Instruction | The entries below contain a line with "point for point." and a line with "if empty is". Quote exactly those two lines and all lines between them.

[Items from a dataset]
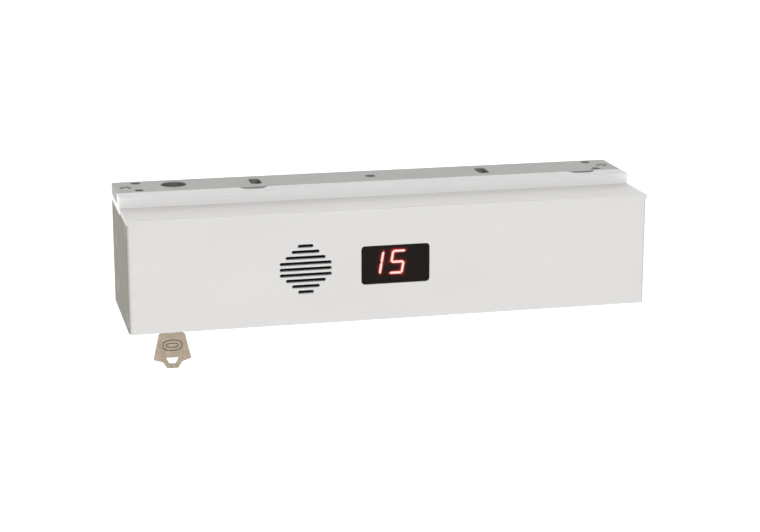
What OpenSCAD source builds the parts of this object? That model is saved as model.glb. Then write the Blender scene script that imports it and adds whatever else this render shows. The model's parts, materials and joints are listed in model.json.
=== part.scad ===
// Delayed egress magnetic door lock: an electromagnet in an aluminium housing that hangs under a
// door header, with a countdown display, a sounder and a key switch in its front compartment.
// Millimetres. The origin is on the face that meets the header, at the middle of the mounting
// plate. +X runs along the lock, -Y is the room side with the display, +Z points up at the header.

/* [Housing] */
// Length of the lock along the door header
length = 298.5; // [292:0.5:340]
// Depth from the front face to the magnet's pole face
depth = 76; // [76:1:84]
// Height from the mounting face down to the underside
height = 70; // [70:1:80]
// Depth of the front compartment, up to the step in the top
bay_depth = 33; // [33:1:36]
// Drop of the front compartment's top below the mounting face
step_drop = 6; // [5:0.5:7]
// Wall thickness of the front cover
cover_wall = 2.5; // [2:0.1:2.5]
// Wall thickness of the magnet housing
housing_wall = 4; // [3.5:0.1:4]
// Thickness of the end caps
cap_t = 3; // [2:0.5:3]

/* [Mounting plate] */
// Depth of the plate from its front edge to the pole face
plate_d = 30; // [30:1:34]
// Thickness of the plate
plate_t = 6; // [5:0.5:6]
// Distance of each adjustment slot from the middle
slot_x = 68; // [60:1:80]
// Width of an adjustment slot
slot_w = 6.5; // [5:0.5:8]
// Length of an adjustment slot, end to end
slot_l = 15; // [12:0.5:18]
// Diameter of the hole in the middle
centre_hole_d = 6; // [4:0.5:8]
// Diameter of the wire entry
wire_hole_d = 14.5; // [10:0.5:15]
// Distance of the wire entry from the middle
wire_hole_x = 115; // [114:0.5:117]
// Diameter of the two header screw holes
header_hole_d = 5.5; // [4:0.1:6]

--

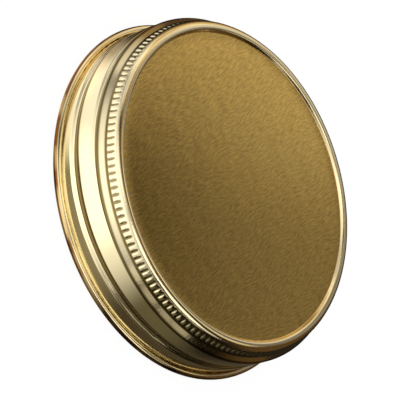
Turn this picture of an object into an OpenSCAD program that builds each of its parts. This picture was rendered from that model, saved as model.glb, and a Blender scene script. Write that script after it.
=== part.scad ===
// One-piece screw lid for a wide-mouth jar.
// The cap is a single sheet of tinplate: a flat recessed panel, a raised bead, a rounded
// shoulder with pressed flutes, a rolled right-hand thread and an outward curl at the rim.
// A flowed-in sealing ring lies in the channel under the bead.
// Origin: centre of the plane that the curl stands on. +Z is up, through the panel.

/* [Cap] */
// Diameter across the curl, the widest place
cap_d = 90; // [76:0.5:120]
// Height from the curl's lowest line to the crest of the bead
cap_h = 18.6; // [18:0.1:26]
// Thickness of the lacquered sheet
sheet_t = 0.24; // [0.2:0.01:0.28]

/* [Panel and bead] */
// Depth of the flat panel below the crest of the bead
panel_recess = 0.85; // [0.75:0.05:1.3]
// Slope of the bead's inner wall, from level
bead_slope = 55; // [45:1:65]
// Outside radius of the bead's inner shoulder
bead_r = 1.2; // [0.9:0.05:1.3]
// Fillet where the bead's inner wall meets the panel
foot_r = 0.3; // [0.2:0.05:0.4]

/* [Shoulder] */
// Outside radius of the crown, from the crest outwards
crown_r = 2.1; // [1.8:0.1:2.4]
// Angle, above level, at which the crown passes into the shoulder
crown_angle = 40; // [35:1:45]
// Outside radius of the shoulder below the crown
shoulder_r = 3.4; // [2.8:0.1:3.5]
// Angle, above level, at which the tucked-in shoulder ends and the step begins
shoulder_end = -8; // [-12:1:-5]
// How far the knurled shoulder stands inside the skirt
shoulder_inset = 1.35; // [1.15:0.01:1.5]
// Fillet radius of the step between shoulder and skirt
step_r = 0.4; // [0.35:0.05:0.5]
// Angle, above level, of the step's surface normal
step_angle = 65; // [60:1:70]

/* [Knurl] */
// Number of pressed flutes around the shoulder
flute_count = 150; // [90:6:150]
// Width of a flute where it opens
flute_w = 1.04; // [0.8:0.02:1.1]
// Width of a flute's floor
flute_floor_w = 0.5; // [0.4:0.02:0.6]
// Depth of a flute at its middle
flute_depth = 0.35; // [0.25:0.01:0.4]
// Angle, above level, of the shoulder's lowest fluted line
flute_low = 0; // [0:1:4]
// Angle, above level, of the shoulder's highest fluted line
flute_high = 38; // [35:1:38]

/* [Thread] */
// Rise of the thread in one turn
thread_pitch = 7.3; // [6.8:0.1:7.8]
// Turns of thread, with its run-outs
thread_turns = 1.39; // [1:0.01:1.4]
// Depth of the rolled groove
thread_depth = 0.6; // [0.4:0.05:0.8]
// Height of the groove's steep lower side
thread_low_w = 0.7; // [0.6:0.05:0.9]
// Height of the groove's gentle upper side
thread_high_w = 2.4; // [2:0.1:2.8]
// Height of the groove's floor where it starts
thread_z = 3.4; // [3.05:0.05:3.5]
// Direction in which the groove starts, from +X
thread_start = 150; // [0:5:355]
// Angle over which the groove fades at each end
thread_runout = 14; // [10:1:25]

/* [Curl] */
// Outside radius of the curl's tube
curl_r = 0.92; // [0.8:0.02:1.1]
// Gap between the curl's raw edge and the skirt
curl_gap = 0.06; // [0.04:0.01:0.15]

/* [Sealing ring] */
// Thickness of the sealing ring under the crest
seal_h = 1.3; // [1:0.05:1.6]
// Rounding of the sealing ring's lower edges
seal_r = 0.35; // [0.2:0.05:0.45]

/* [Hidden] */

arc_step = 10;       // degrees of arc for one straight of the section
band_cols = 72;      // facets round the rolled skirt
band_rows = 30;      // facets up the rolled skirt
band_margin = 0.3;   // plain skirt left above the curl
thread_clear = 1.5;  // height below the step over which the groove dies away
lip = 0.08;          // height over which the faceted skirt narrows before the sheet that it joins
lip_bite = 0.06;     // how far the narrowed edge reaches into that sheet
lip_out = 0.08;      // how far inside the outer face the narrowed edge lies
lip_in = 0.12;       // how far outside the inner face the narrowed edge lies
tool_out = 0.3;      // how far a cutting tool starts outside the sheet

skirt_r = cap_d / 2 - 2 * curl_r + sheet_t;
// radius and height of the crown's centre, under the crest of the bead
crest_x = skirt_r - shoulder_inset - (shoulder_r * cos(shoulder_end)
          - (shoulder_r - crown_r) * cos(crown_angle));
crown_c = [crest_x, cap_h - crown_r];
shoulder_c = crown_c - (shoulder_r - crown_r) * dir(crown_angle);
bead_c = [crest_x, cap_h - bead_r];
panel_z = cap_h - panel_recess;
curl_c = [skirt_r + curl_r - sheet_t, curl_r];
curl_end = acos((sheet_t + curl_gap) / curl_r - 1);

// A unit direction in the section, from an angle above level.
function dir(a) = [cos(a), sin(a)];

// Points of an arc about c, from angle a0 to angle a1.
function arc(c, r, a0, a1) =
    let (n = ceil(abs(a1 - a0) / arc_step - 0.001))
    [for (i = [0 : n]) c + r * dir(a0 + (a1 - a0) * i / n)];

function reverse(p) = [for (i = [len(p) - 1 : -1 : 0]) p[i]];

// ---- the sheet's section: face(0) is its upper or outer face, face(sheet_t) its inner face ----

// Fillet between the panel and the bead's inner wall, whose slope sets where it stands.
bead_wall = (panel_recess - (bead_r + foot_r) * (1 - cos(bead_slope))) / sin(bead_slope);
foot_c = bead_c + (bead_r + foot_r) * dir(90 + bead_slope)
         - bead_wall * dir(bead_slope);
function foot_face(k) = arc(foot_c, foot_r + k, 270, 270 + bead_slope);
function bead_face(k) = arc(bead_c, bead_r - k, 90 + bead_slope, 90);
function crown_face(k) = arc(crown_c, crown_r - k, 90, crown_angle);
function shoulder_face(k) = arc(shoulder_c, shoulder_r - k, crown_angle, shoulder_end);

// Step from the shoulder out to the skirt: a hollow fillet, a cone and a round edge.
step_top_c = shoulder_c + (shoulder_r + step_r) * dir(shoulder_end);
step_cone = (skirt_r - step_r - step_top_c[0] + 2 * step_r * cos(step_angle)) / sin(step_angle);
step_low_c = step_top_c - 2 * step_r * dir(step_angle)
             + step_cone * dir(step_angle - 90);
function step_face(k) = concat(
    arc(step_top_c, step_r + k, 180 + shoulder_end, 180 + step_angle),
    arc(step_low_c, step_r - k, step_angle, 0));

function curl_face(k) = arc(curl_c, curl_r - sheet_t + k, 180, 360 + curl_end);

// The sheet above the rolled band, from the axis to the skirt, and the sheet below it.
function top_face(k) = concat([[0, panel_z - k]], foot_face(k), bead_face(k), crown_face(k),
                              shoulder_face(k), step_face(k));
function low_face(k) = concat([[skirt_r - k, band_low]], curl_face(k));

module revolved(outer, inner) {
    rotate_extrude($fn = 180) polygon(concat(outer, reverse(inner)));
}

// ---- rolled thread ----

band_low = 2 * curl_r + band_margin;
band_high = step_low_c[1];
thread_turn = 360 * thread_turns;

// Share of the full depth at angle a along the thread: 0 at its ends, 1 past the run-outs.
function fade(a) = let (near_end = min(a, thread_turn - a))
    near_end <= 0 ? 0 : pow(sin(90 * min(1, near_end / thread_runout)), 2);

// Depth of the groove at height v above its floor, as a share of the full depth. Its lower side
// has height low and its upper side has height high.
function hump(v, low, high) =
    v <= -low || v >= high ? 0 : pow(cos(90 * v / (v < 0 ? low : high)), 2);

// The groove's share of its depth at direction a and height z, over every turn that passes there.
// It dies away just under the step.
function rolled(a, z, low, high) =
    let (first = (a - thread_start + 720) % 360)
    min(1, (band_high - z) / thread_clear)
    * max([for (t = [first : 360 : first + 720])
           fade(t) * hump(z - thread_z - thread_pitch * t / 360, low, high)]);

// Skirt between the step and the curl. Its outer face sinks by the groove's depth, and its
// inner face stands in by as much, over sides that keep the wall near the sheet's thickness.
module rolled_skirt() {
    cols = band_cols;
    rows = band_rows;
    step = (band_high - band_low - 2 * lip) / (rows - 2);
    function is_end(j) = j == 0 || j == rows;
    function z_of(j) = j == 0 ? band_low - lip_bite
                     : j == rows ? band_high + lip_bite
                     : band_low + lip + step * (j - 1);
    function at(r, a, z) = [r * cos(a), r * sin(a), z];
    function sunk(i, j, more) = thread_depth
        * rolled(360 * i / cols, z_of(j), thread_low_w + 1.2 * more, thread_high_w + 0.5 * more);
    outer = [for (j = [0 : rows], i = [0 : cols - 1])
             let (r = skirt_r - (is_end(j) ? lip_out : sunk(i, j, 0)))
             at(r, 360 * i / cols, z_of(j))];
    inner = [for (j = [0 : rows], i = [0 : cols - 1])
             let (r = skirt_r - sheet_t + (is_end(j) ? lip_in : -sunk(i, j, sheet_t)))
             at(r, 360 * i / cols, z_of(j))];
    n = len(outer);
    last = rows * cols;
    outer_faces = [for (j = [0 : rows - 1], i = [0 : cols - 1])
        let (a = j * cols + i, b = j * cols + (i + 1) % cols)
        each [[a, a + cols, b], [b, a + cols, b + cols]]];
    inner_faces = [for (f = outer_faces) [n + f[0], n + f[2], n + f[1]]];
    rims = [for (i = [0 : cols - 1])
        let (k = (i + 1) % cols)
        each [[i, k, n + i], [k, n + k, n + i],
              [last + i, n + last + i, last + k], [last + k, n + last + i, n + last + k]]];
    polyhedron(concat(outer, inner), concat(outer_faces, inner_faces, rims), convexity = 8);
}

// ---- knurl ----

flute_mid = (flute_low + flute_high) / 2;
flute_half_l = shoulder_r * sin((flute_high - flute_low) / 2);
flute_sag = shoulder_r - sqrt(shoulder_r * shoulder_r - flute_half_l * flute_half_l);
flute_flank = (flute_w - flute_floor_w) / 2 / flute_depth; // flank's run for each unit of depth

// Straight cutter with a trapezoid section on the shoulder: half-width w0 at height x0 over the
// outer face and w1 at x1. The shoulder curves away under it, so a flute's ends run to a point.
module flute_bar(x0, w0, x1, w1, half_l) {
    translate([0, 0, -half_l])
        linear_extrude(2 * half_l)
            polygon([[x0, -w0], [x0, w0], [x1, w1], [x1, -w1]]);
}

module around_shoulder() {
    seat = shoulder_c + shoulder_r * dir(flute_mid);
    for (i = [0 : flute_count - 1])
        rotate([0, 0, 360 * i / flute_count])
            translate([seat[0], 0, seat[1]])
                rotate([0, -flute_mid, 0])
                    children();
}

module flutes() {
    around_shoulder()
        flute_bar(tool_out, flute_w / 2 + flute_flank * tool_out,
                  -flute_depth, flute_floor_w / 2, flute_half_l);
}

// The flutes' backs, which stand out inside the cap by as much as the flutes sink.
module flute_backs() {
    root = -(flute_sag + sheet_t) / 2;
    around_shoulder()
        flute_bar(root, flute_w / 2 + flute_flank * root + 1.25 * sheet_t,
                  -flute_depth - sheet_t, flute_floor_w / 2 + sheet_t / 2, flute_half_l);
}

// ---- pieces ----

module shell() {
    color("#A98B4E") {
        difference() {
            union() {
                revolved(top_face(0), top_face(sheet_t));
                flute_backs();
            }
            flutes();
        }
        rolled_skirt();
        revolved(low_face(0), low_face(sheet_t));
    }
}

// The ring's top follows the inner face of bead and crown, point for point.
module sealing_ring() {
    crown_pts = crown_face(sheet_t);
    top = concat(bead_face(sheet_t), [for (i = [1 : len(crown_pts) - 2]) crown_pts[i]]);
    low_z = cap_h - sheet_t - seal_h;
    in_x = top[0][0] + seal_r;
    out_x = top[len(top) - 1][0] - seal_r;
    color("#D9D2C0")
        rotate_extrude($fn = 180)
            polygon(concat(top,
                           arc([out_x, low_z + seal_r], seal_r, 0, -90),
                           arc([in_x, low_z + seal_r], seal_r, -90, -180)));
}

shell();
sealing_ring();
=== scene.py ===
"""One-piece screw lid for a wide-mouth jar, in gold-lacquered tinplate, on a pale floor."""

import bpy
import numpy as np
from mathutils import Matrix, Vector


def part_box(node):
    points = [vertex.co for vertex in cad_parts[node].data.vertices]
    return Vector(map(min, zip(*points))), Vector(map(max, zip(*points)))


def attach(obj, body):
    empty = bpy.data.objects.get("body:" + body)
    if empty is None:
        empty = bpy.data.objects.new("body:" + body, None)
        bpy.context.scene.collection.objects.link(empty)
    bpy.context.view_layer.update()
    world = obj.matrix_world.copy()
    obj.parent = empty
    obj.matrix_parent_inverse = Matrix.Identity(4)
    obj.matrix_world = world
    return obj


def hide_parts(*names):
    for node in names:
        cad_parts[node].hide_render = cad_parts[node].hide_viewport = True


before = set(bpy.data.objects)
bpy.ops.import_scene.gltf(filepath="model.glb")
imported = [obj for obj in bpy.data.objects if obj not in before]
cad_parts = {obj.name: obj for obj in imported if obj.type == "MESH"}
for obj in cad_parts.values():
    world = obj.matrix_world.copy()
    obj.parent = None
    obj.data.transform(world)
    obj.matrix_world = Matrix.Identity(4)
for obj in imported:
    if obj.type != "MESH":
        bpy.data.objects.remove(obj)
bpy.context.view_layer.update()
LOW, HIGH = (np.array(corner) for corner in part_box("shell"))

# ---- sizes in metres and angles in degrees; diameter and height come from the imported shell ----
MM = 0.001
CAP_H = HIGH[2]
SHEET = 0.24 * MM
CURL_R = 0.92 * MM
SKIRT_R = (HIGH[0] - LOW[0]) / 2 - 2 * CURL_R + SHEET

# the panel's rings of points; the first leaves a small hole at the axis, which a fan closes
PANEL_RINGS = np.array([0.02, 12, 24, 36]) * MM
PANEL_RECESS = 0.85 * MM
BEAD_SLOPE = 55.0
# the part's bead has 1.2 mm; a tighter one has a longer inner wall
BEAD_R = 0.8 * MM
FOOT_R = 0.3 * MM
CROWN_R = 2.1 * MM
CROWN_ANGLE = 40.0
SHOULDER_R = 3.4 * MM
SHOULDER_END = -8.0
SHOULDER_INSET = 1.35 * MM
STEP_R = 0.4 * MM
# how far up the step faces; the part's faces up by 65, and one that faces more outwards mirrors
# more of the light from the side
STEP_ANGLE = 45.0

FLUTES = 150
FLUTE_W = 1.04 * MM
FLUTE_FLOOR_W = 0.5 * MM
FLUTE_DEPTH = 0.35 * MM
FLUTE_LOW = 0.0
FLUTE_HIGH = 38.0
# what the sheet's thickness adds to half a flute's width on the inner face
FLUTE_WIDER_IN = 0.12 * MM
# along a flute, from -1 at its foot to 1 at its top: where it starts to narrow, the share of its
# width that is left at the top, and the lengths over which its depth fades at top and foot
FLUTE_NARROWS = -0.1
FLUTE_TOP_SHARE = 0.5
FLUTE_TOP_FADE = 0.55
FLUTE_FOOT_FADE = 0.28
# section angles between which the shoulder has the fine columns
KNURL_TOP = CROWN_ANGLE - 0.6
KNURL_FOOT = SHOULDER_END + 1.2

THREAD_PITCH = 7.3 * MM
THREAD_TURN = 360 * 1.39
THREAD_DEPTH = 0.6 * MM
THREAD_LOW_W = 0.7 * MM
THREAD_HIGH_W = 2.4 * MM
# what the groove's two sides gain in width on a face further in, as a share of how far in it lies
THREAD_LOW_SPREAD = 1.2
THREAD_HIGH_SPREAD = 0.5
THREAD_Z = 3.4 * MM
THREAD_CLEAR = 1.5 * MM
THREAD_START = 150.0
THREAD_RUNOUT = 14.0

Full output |
// The ring's top follows the inner face of bead and crown, point for point.
module sealing_ring() {
    crown_pts = crown_face(sheet_t);
    top = concat(bead_face(sheet_t), [for (i = [1 : len(crown_pts) - 2]) crown_pts[i]]);
    low_z = cap_h - sheet_t - seal_h;
    in_x = top[0][0] + seal_r;
    out_x = top[len(top) - 1][0] - seal_r;
    color("#D9D2C0")
        rotate_extrude($fn = 180)
            polygon(concat(top,
                           arc([out_x, low_z + seal_r], seal_r, 0, -90),
                           arc([in_x, low_z + seal_r], seal_r, -90, -180)));
}

shell();
sealing_ring();
=== scene.py ===
"""One-piece screw lid for a wide-mouth jar, in gold-lacquered tinplate, on a pale floor."""

import bpy
import numpy as np
from mathutils import Matrix, Vector


def part_box(node):
    points = [vertex.co for vertex in cad_parts[node].data.vertices]
    return Vector(map(min, zip(*points))), Vector(map(max, zip(*points)))


def attach(obj, body):
    empty = bpy.data.objects.get("body:" + body)
    if empty is None:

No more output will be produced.